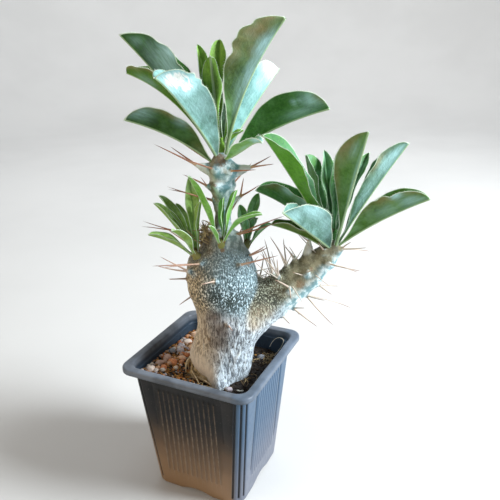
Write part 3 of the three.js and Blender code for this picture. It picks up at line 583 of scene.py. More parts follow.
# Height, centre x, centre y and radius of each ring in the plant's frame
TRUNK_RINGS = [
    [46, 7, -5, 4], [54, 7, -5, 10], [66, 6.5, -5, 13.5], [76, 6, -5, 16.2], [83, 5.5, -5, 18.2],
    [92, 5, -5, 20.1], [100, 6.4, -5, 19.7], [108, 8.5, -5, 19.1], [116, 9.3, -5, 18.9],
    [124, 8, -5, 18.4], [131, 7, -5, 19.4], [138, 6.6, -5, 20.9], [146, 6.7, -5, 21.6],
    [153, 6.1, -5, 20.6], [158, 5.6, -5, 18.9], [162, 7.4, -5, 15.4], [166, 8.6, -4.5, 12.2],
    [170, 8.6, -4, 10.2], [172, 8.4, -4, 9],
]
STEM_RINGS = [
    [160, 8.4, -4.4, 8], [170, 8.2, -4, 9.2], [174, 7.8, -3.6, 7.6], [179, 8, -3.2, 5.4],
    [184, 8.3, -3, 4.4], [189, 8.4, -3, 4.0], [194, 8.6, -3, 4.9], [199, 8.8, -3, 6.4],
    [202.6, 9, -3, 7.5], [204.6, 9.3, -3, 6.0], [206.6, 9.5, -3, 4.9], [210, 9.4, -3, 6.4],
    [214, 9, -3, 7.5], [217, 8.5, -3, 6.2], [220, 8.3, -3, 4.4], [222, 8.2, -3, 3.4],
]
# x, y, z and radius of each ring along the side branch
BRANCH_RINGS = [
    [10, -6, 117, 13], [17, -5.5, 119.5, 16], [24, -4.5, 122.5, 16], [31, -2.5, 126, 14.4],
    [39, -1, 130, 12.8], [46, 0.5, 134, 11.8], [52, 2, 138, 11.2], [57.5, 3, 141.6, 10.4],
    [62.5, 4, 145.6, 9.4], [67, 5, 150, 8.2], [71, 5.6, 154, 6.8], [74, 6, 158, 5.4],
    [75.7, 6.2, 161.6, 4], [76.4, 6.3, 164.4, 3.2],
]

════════

§ **Given instruction**:
Reproduce the whole listing word for word.

§ **Written response**:
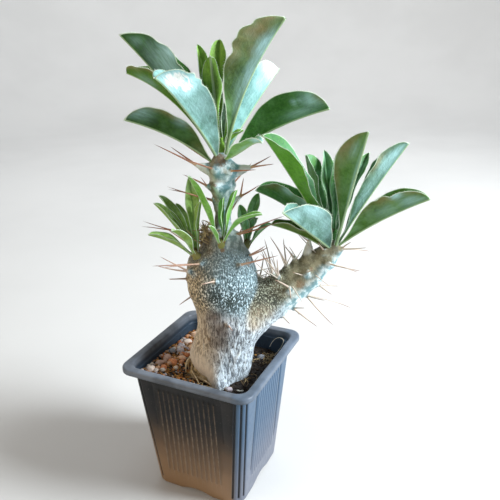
Write part 3 of the three.js and Blender code for this picture. It picks up at line 583 of scene.py. More parts follow.
# Height, centre x, centre y and radius of each ring in the plant's frame
TRUNK_RINGS = [
    [46, 7, -5, 4], [54, 7, -5, 10], [66, 6.5, -5, 13.5], [76, 6, -5, 16.2], [83, 5.5, -5, 18.2],
    [92, 5, -5, 20.1], [100, 6.4, -5, 19.7], [108, 8.5, -5, 19.1], [116, 9.3, -5, 18.9],
    [124, 8, -5, 18.4], [131, 7, -5, 19.4], [138, 6.6, -5, 20.9], [146, 6.7, -5, 21.6],
    [153, 6.1, -5, 20.6], [158, 5.6, -5, 18.9], [162, 7.4, -5, 15.4], [166, 8.6, -4.5, 12.2],
    [170, 8.6, -4, 10.2], [172, 8.4, -4, 9],
]
STEM_RINGS = [
    [160, 8.4, -4.4, 8], [170, 8.2, -4, 9.2], [174, 7.8, -3.6, 7.6], [179, 8, -3.2, 5.4],
    [184, 8.3, -3, 4.4], [189, 8.4, -3, 4.0], [194, 8.6, -3, 4.9], [199, 8.8, -3, 6.4],
    [202.6, 9, -3, 7.5], [204.6, 9.3, -3, 6.0], [206.6, 9.5, -3, 4.9], [210, 9.4, -3, 6.4],
    [214, 9, -3, 7.5], [217, 8.5, -3, 6.2], [220, 8.3, -3, 4.4], [222, 8.2, -3, 3.4],
]
# x, y, z and radius of each ring along the side branch
BRANCH_RINGS = [
    [10, -6, 117, 13], [17, -5.5, 119.5, 16], [24, -4.5, 122.5, 16], [31, -2.5, 126, 14.4],
    [39, -1, 130, 12.8], [46, 0.5, 134, 11.8], [52, 2, 138, 11.2], [57.5, 3, 141.6, 10.4],
    [62.5, 4, 145.6, 9.4], [67, 5, 150, 8.2], [71, 5.6, 154, 6.8], [74, 6, 158, 5.4],
    [75.7, 6.2, 161.6, 4], [76.4, 6.3, 164.4, 3.2],
]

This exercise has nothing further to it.